Monday, September 19, 2022

Estes Space Shuttle Columbia Build #1385, Part 8, Cutting & Setting The Flap

The instructions have you glue the wing onto the tube before cutting the wing flap. I thought it would be easier to make this cut with the wing not glued on yet.

I would assume the single flap on the right side of the wing makes a slow stabilizing spin during boost. It reminds me of the spin tabs on the old Astron Space Plane.

You use a template to trace and cut the elevon flap.

The vertical cut was cut all the way through the balsa. 
I tried to make the horizontal cut not quite through the wood hoping to make a "hinge". When I tried to bend the half cut - the elevon flap broke through! No big deal. I'll just glue it as it was intended.


I used very little glue on this joint.
A little glue allows for repositioning. You can always add more glue after you get the right angle.
Check the angle with the supplied guide. 

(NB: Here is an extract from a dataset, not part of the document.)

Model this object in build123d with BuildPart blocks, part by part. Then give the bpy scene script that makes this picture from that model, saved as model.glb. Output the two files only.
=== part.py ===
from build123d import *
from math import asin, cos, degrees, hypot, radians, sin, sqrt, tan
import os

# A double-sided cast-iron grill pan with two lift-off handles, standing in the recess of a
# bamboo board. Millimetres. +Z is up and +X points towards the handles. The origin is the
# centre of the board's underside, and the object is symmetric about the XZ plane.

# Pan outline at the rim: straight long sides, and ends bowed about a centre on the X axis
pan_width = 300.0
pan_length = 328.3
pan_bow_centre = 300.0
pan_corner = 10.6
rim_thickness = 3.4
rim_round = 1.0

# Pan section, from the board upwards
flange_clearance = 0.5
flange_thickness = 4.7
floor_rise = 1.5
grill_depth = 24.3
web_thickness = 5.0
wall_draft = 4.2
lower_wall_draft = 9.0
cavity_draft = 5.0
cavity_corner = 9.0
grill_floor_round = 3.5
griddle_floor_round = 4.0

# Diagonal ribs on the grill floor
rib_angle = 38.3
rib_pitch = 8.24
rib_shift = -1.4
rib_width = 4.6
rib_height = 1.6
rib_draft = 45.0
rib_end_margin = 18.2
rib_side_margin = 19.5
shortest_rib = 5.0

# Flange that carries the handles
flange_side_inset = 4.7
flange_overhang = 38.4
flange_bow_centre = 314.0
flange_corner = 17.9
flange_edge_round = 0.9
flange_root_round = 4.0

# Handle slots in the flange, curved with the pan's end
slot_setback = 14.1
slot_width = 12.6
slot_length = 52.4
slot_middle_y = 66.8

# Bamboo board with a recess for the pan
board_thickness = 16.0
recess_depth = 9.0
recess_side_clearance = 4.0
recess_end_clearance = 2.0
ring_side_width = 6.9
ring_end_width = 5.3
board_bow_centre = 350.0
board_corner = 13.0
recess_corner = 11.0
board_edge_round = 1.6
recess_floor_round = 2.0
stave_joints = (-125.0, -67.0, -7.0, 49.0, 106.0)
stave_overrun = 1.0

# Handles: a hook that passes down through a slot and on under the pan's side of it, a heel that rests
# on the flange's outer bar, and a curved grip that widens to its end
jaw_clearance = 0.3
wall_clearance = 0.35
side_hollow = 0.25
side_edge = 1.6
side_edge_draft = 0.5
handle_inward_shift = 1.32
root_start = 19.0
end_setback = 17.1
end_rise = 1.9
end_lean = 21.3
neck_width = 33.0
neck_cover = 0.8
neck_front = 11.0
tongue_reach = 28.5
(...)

After the angle was right - 

Small bits of glue were added to the bottom open joint and the angle checked again.

More glue was added to fill the gap.
 

Sunday, September 18, 2022

Estes Space Shuttle Columbia Build #1385, Part 7, Balsa, Launch Lug & Tube Filler/Primer

 

Here's the wing, rudder and launch lug ready for a good shot of filler/primer. The parts will be taped to a piece of scrap cardboard for spraying with loops of masking tape, sticky side out.

Spray one side, let dry.

Flip over, re-tape and shoot the other side. Be sure to get the filler primer on the outside edges.
The primer was sanded with 400 grit until the CWF just starts to show under the gray primer.

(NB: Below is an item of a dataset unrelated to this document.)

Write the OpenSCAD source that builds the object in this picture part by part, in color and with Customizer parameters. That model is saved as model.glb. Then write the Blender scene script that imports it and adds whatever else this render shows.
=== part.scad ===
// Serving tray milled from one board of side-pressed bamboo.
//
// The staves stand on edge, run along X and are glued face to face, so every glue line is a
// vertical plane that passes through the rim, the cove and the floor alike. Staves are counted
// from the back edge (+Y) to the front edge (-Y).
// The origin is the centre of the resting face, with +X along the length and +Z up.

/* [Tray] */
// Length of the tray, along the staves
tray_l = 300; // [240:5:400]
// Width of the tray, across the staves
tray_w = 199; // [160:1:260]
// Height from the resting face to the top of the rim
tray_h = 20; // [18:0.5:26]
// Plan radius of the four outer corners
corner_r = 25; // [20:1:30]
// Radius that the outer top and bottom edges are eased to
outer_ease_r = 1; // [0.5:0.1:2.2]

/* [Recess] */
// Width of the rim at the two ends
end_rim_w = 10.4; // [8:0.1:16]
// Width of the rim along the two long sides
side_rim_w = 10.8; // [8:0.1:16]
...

Down the center is the glue area to attach to the main body tube. I wrapped some 400 grit around a small glue bottle to remove the gray primer. 
Sand down to the the CWF filler. The CWF is water soluble and wood glue will give a good bond.

The body tube was also shot with filler/primer. 
The tube ends were masked off. 

I press and lift the tape against my pants leg a few times to reduce the stickiness. Sometimes you can start an interior peel of the tube when pulling off the tape. With the tape less sticky there is less chance of peeling and delamination.